* _MATERIAL FOR THIS TASK_:
= = = = =

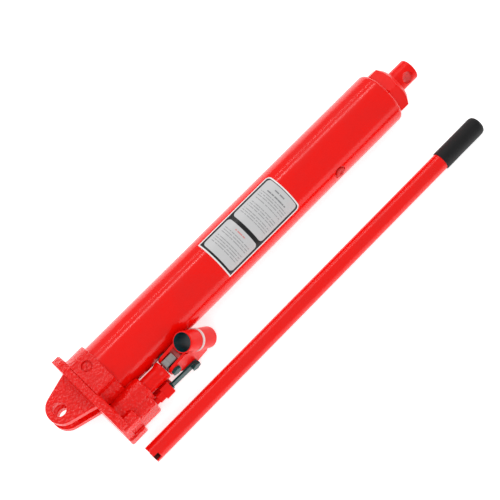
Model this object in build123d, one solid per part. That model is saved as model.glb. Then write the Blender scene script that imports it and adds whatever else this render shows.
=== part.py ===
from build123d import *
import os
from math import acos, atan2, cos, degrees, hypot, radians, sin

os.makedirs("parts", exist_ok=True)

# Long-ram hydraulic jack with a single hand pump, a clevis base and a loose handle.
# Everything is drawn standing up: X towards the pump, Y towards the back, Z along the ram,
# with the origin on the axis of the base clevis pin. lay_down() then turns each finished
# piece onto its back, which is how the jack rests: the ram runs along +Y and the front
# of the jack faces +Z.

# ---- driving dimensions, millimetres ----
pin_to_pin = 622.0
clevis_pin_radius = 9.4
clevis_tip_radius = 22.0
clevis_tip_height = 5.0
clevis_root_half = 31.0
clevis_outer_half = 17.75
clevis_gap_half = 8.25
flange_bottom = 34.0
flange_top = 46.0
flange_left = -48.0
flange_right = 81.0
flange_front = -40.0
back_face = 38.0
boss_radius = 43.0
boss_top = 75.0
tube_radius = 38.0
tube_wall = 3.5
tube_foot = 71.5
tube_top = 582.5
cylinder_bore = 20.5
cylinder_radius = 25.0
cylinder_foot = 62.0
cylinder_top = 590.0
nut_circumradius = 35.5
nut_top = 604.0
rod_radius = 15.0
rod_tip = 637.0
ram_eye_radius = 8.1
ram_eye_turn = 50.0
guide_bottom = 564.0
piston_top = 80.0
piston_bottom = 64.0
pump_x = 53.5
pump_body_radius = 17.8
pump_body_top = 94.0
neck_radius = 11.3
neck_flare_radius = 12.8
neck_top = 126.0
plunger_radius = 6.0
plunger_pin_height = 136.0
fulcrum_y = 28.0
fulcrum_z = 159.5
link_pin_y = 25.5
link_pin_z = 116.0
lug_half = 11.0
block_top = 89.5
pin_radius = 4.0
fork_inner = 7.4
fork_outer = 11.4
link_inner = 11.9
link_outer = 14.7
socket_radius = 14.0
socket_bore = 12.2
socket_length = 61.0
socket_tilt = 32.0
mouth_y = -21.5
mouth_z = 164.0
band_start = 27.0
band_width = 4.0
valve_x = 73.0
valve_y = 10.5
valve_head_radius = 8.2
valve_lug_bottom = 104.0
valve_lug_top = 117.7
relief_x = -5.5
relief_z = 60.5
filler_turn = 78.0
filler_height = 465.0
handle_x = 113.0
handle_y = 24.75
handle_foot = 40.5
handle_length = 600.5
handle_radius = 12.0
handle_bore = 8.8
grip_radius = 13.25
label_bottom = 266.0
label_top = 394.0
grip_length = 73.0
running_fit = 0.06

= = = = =

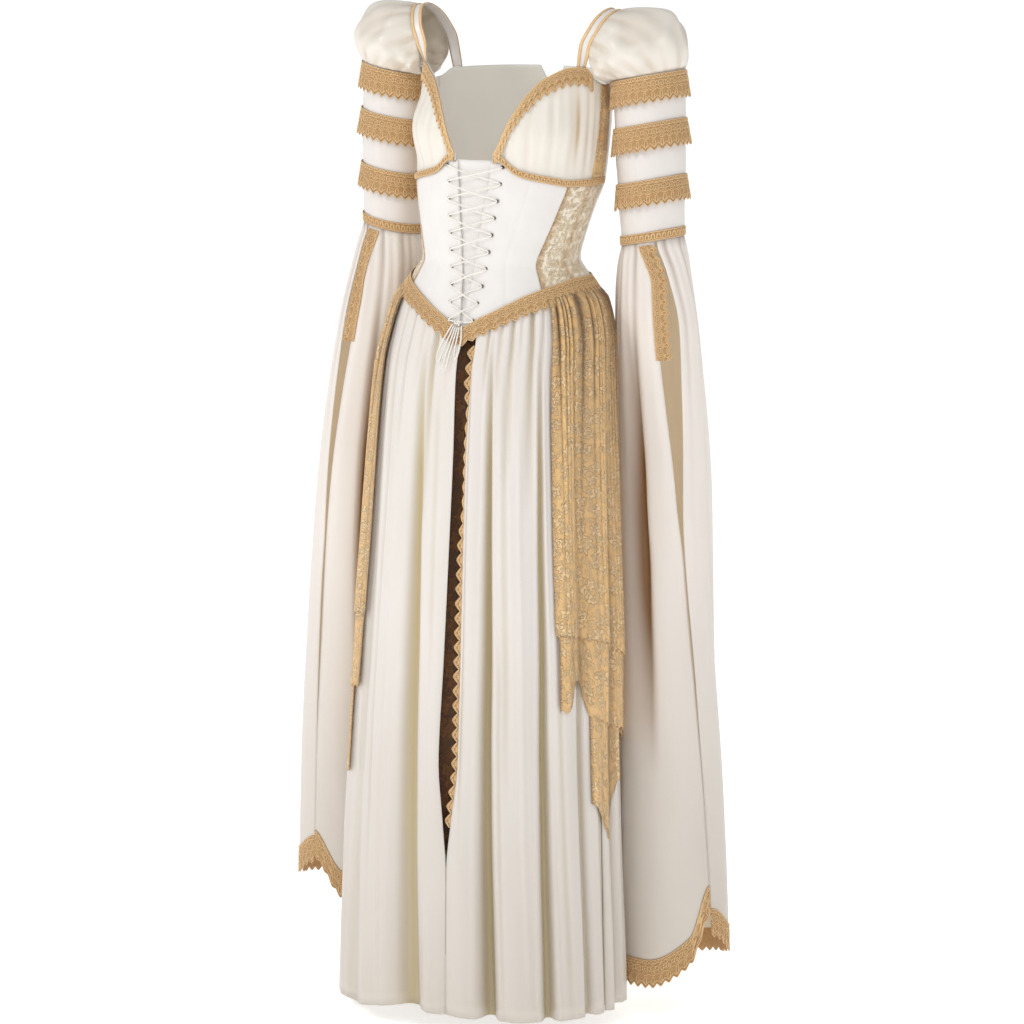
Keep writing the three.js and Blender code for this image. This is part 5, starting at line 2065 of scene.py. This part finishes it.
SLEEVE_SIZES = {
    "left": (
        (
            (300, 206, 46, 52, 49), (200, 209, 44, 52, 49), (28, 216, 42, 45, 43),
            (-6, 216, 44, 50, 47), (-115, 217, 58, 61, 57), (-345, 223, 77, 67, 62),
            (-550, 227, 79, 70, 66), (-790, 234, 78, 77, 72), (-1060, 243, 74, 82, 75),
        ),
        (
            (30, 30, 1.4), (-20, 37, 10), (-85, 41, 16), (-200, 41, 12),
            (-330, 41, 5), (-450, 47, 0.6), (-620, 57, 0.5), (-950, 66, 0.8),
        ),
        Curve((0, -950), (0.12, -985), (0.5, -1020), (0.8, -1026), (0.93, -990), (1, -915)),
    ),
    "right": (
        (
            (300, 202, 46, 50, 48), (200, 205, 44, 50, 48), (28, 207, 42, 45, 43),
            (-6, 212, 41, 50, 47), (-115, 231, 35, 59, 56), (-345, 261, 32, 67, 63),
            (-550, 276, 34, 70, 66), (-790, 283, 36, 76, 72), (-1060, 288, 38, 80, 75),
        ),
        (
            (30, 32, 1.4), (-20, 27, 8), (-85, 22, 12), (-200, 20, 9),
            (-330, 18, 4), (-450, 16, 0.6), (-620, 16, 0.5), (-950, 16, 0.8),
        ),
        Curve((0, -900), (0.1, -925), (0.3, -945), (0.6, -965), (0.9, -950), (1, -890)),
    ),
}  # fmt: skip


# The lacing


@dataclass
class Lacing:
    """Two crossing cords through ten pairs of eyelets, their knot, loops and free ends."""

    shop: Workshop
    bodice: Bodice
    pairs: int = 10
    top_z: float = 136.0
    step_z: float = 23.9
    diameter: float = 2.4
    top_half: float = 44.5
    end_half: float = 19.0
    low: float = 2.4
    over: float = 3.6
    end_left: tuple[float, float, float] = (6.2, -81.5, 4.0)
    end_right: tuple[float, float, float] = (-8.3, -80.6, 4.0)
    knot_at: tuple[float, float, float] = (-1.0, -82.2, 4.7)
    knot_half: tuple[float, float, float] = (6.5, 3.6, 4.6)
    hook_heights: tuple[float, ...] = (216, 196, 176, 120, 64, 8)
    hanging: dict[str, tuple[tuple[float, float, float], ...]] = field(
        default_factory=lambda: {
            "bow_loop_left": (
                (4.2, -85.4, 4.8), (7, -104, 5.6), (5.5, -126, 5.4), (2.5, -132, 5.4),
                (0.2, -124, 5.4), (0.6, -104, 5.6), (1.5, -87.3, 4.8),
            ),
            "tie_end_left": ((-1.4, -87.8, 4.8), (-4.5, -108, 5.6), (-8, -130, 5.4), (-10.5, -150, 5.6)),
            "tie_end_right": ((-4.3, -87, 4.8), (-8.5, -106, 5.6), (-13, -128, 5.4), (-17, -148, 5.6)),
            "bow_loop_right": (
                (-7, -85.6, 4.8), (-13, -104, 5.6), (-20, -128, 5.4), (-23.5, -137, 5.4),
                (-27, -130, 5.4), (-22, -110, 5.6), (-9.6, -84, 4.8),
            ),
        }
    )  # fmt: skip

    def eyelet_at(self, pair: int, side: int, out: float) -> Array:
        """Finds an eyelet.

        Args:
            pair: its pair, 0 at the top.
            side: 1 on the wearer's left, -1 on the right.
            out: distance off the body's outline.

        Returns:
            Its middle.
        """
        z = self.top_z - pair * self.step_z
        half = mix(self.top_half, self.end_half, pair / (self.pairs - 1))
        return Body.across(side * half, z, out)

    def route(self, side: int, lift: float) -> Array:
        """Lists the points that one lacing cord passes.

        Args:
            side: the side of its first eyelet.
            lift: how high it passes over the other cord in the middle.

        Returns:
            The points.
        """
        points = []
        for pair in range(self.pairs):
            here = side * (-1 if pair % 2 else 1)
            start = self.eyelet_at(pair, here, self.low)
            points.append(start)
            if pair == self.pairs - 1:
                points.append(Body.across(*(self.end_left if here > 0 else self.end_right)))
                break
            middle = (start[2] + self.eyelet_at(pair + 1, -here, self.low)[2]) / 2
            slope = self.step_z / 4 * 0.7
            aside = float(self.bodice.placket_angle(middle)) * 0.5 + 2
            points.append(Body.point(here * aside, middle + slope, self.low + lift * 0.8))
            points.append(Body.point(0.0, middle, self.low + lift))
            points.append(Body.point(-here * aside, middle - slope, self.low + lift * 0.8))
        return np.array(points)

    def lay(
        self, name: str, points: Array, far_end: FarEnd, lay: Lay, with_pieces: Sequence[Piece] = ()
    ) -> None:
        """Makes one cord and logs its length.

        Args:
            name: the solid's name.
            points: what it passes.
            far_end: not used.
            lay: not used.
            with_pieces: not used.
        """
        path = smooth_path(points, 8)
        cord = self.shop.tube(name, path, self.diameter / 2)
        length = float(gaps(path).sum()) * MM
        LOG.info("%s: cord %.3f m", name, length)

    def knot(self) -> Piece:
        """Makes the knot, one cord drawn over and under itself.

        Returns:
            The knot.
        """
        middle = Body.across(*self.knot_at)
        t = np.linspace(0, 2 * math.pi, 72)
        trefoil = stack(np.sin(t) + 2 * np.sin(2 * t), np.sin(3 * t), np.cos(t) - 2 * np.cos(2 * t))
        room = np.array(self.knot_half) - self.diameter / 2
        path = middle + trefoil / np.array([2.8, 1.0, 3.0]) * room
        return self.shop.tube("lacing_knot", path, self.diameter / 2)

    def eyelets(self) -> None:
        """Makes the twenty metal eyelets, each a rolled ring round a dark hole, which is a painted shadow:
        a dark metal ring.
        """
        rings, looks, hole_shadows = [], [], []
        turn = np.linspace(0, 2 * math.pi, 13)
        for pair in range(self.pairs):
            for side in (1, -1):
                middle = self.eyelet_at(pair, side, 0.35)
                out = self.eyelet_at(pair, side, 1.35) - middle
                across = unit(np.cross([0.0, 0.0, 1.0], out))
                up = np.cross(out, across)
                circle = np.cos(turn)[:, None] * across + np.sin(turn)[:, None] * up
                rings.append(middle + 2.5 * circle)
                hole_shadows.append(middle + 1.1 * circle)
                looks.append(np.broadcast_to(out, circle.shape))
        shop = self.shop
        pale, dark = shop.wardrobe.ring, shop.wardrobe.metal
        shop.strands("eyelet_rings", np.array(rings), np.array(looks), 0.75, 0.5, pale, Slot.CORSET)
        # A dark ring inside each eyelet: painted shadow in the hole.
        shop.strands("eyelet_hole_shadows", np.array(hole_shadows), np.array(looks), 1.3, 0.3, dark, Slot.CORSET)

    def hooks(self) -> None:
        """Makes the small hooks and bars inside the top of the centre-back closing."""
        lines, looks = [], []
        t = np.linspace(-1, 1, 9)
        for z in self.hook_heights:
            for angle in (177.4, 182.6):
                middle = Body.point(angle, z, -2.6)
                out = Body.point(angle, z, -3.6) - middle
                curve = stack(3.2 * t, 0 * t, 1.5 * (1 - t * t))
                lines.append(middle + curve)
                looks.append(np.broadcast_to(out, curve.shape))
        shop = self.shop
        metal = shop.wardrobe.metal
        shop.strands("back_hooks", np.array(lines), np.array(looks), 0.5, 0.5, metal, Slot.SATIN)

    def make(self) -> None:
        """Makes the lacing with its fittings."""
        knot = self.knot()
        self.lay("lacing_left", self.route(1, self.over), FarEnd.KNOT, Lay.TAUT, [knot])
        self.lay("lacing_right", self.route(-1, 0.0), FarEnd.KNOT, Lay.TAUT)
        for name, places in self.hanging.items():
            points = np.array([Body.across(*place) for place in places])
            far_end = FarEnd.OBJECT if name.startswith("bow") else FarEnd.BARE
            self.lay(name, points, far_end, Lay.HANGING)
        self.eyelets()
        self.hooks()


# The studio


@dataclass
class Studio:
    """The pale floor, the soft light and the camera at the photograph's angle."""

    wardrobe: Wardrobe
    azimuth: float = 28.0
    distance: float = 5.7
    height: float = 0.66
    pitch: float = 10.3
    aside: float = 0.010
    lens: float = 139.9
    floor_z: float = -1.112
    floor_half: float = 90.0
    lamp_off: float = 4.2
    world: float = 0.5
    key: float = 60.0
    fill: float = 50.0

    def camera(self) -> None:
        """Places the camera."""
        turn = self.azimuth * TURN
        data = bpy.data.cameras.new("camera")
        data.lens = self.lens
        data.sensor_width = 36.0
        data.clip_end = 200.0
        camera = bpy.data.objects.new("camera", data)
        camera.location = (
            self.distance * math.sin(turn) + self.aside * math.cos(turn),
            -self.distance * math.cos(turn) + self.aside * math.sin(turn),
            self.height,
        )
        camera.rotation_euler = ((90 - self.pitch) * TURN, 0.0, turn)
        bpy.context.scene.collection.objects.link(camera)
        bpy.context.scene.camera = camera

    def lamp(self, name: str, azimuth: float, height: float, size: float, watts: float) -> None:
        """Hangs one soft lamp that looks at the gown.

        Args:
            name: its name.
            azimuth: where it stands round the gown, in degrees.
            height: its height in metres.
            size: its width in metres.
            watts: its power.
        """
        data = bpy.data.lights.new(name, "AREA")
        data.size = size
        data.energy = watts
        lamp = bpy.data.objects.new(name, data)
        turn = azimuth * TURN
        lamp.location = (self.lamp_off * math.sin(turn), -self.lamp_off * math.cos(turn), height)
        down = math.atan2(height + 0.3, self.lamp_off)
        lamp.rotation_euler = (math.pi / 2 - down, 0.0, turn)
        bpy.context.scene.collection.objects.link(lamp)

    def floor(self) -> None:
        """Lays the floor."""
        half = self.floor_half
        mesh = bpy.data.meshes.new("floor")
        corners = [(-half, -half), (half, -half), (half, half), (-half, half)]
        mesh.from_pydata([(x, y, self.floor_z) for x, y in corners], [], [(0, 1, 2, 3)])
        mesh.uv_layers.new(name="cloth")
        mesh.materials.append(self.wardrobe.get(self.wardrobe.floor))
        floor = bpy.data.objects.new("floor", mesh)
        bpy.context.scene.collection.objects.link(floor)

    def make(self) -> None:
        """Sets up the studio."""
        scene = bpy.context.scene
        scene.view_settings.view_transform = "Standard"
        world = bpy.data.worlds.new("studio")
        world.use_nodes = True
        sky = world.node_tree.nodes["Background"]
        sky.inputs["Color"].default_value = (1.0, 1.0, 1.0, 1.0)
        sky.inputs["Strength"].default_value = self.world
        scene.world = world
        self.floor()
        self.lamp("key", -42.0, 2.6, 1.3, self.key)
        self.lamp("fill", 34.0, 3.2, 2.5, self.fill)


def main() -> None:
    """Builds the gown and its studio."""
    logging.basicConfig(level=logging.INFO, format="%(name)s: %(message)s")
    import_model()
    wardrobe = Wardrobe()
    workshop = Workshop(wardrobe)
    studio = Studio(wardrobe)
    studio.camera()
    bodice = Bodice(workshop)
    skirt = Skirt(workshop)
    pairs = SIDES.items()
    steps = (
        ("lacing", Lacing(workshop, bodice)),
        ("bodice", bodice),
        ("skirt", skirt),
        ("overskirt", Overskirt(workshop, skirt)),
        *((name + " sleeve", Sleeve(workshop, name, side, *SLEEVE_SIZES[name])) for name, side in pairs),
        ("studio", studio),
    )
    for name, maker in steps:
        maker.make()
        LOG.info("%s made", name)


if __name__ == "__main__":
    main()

= = = = =

* _TASK DIRECTIONS_:
Copy out precisely the lines from the line with "Model this object" to the line with "# of the jack faces +Z." in the material above, including those two lines and omitting all the rest.

* _EXPECTED OUTPUT_:
Model this object in build123d, one solid per part. That model is saved as model.glb. Then write the Blender scene script that imports it and adds whatever else this render shows.
=== part.py ===
from build123d import *
import os
from math import acos, atan2, cos, degrees, hypot, radians, sin

os.makedirs("parts", exist_ok=True)

# Long-ram hydraulic jack with a single hand pump, a clevis base and a loose handle.
# Everything is drawn standing up: X towards the pump, Y towards the back, Z along the ram,
# with the origin on the axis of the base clevis pin. lay_down() then turns each finished
# piece onto its back, which is how the jack rests: the ram runs along +Y and the front
# of the jack faces +Z.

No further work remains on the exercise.